春の低地山野草 2


きのうのお昼からほとんど24時間降り続いた雨がやっと上がった。南側の雨戸が相当雨に打たれていた。南からの暖かな空気が流れて来たようだ。「花冷え」を呼び込む雨どころか「開花呼び込み」の雨だったようだ。おとといは、冬の姿に近かった四つ池南の道路沿いの桜並木が、この暖かな雨でいっきに春の姿に変身した。


四つ池の土手の上の桜並木は、もうどこに出しても恥ずかしくない立派な見頃を迎えた。きのうは入学式が多かった。入社式もあった。花盛りの桜のもとで人生の新しいスタートを切った人たちも多かっただろう。やはり、日本人と桜は切っても切れない縁がある。


きのうから米ジョージア州オーガスタでゴルフ四大大会のひとつマスターズが始まった。ここのゴルフ場は人の手を加えて作り上げられた最高のゴルフ場と云われる。テレビ観戦していても実に美しい。四大大会のもう一つ全英オープンはそれとは対照的に、ゴルフの歴史的な原点に立ち返った、人の手を加えない「あるがままの自然の状態」を残したリンクスコース(海岸にあるコース)に限定して行われる。人工、自然のまま それぞれに良さとか価値がある。



カタクリの花は足助の飯盛山や岡崎の奥殿陣屋でなどで、人の手によって手を加えられた観賞用のものを何度か見たことがある。足助のものは規模が大きく見事だ。この写真は「あるがままの状態」自生のものだ。「美しさ、雄大さに対する感動」は人工のもの、「希少価値に対する畏敬の念」は自生のものといったところではないだろうか。


カタクリのプロフィール。3月下旬から4月上旬に開花。ピンク色の花が下向きに咲く。花は陽のあたるときのみ開く。種子が地中に入ってから平均8年目で2枚の葉を出して開花。花のあと、5月頃に葉も枯れたあとは翌年の3月頃まで、球根のまま休眠する。3月29日誕生日の花。

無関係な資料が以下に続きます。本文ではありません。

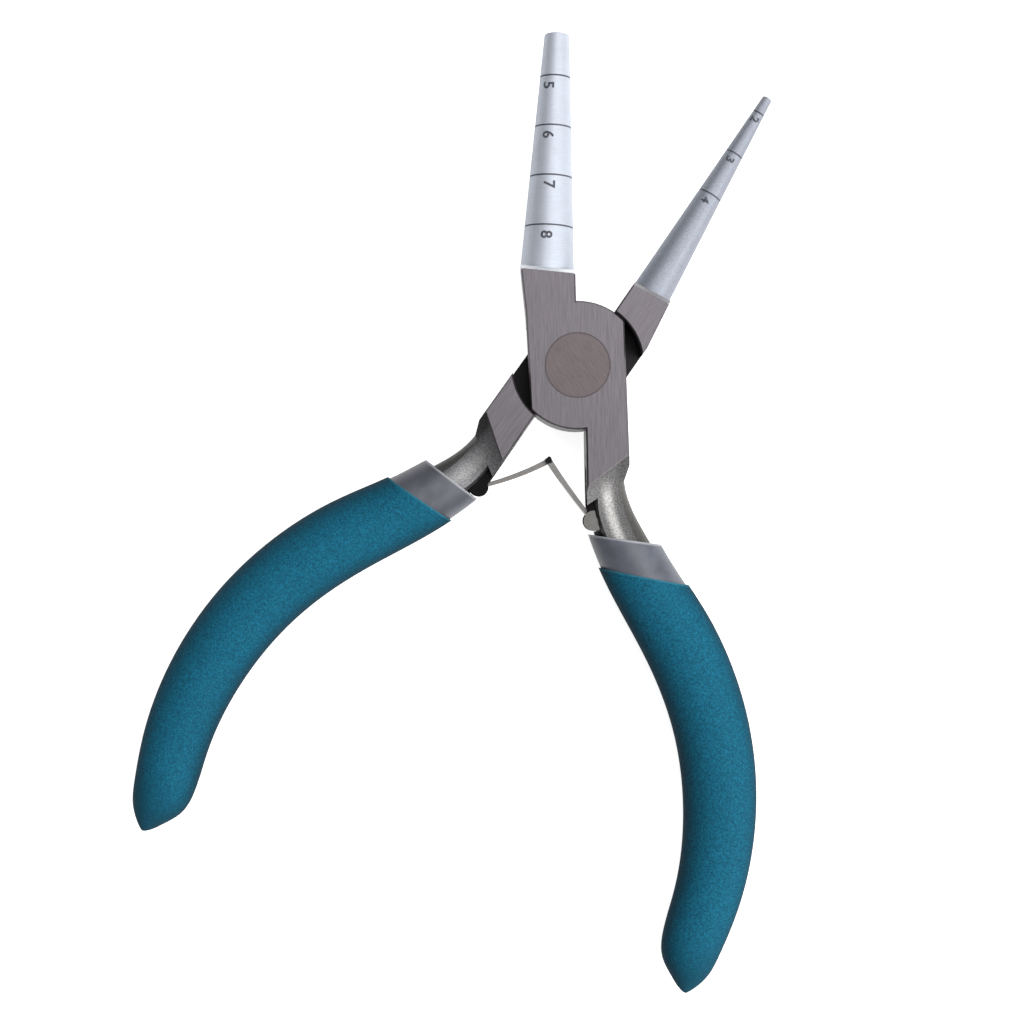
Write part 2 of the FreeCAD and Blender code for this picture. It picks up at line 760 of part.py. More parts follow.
def above_mouth(half, mouth):
    """Everything above a skin's mouth, the level that the liquid reached."""
    middle = place_at_drop(size("%s_%s_drop" % (half, mouth)))
    tilt = about_z(size("%s_%s_tilt" % (half, mouth)))
    block = document.addObject("Part::Box", "%s_above_%s" % (half, mouth))
    block.Length = block.Width = block.Height = 2 * SPARE
    block.Placement = FreeCAD.Placement(middle, tilt) * moved(-SPARE, 0, -SPARE)
    return block


def grip(half, bar):
    """Grey skin over the tang, and teal skin over the grey one."""
    wall = size("cover_wall")
    length = size("grip_end_length")
    inner_form = skin(half + "_liner_form", 0.0, length)
    outer_form = skin(half + "_cover_form", 2 * wall, length + size("cover_end_wall"))
    open_liner = cut(half + "_liner_open", inner_form, [above_mouth(half, "rim")])
    open_cover = cut(half + "_cover_open", outer_form, [above_mouth(half, "cover")])
    liner = cut("grip_liner_" + half, open_liner, [bar])
    cover = cut("grip_cover_" + half, open_cover, [inner_form])
    for piece in (liner, cover):
        piece.Placement = half_placement(half)
    return liner, cover


# ---------------------------------------------------------------- the tool


def build():
    """Every sub-part by its node name."""
    nodes = {"pivot_rivet": rivet()}
    for half, ending in zip(HALVES, ("fork", "tongue")):
        bar = tang_bar(half)
        liner, cover = grip(half, bar)
        nodes[half + "_half"] = steel_half(half, bar)
        nodes["grip_liner_" + half] = liner
        nodes["grip_cover_" + half] = cover
        nodes["spring_pin_" + half] = spring_pin(half)
        nodes["spring_leaf_" + half] = spring_leaf(half, ending)
    return nodes


nodes = build()
document.recompute()
for thing in document.Objects:
    if "Invalid" in thing.State or "Error" in thing.State:
        raise RuntimeError("%s failed: %s" % (thing.Label, thing.State))
for name, thing in nodes.items():
    thing.Label = name
    check(thing)
    if len(thing.Shape.Solids) != 1:
        raise RuntimeError("%s has %d solids" % (name, len(thing.Shape.Solids)))

os.makedirs("parts", exist_ok=True)
for name, thing in nodes.items():
    thing.Shape.exportStep(os.path.join("parts", name + ".step"))
    box = thing.Shape.BoundBox
    print("%-20s volume %9.2f  X %7.2f %7.2f  Y %7.2f %7.2f  Z %6.2f %6.2f" % (
        name, thing.Shape.Volume, box.XMin, box.XMax, box.YMin, box.YMax, box.ZMin, box.ZMax))
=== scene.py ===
"""Looks of the round nose pliers: materials, the jaws' numbers, camera, floor and light.

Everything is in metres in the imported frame: +Z is the pivot's axis out of the front face, +Y runs
towards the jaws midway between the halves, and the origin is at the back face of the joint.
"""
import math

import bmesh
import bpy
from mathutils import Matrix, Vector


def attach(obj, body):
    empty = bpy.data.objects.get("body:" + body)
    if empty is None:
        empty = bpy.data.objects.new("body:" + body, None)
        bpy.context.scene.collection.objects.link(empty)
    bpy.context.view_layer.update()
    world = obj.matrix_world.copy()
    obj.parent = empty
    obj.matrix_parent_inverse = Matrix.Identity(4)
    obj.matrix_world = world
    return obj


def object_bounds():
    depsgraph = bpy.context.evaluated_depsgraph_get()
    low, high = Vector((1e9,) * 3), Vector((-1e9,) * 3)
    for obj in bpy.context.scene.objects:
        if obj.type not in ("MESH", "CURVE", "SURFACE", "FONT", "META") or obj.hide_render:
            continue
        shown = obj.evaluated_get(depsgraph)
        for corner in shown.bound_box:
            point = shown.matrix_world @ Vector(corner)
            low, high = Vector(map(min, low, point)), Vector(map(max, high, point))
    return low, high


MM = 0.001

# ---------------------------------------------------------------- sizes shared with the part

HALF_OPEN = math.radians(17.75)
JOINT_MIDDLE = 5.0 * MM
# The faces of the joint and of the low web lie this far from the joint's middle.
FACE_HEIGHT = 5.0 * MM
WEB_HEIGHT = 3.0 * MM
HALVES = ("front", "rear")
# +1 where a half's jaw lies to the left of its own centre line, seen from the front
SIDE = {"front": 1.0, "rear": -1.0}
JAW_INNER = 0.08 * MM
TAPER = {"front": 0.1229, "rear": 0.1288}
TIP_WIDTH = {"front": 4.13 * MM, "rear": 1.62 * MM}
TIP_REACH = {"front": 54.0 * MM, "rear": 53.6 * MM}
ROOT_INNER = {"front": 15.25 * MM, "rear": 16.2 * MM}
ROOT_SLOPE = {"front": 0.12, "rear": 0.108}
NUMBERS = {"front": (5, 6, 7, 8), "rear": (2, 3, 4)}
RIVET_RADIUS = 5.25 * MM
PIN_ACROSS = 2.2 * MM
PIN_DROP = 25.0 * MM
LUG_RADIUS = 1.6 * MM
APEX_DROP = 15.75 * MM
# The neck's centre line is straight down to the bend, and then an arc.
NECK_ACROSS = 4.5 * MM
BEND_DROP = 18.9 * MM
BEND_RADIUS = 20.0 * MM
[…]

花ダイコン。早春に淡い紅紫色の花をいっぱい咲かせる花ダイコン。こぼれ種で増えるせいだろうか、段々畑の土手いっぱいに点々と咲いている。開花時期は3月上旬から5月下旬。名前の由来は大根の花に似ているかららしいが、スミレの花にも似ている。ただ、背丈はスミレよりかなり高い。



春蘭。3月上旬から4月上旬に山野に生える。花は葉と同じような色なのであまり目立たない。土筆(つくし)のようにひょろひょろと茎を伸ばしてくる。「春に咲く蘭」から春蘭のネーミング。




藪椿。「椿」の仲間は、200種を越える園芸品種があるせいか見慣れているので、余り珍しいとは思われないが、日本に自生している野生種はこのヤブツバキと、その変種とされるユキツバキとヤクシマツバキの3種だけといわれる。人里から離れたこんな山中に園芸種が植えられているはずがない。樹高1.5mくらい。なぜか、一輪しか花が咲いてない。一輪だけのせいか非常に鮮やかな色だ。


温室育ちの園芸種とは違って、厳しい自然環境の中で生きぬいて来て、われわれの五感に刺激をもたらせてくれる自生種の草木たちには畏敬の念を禁じ得ない。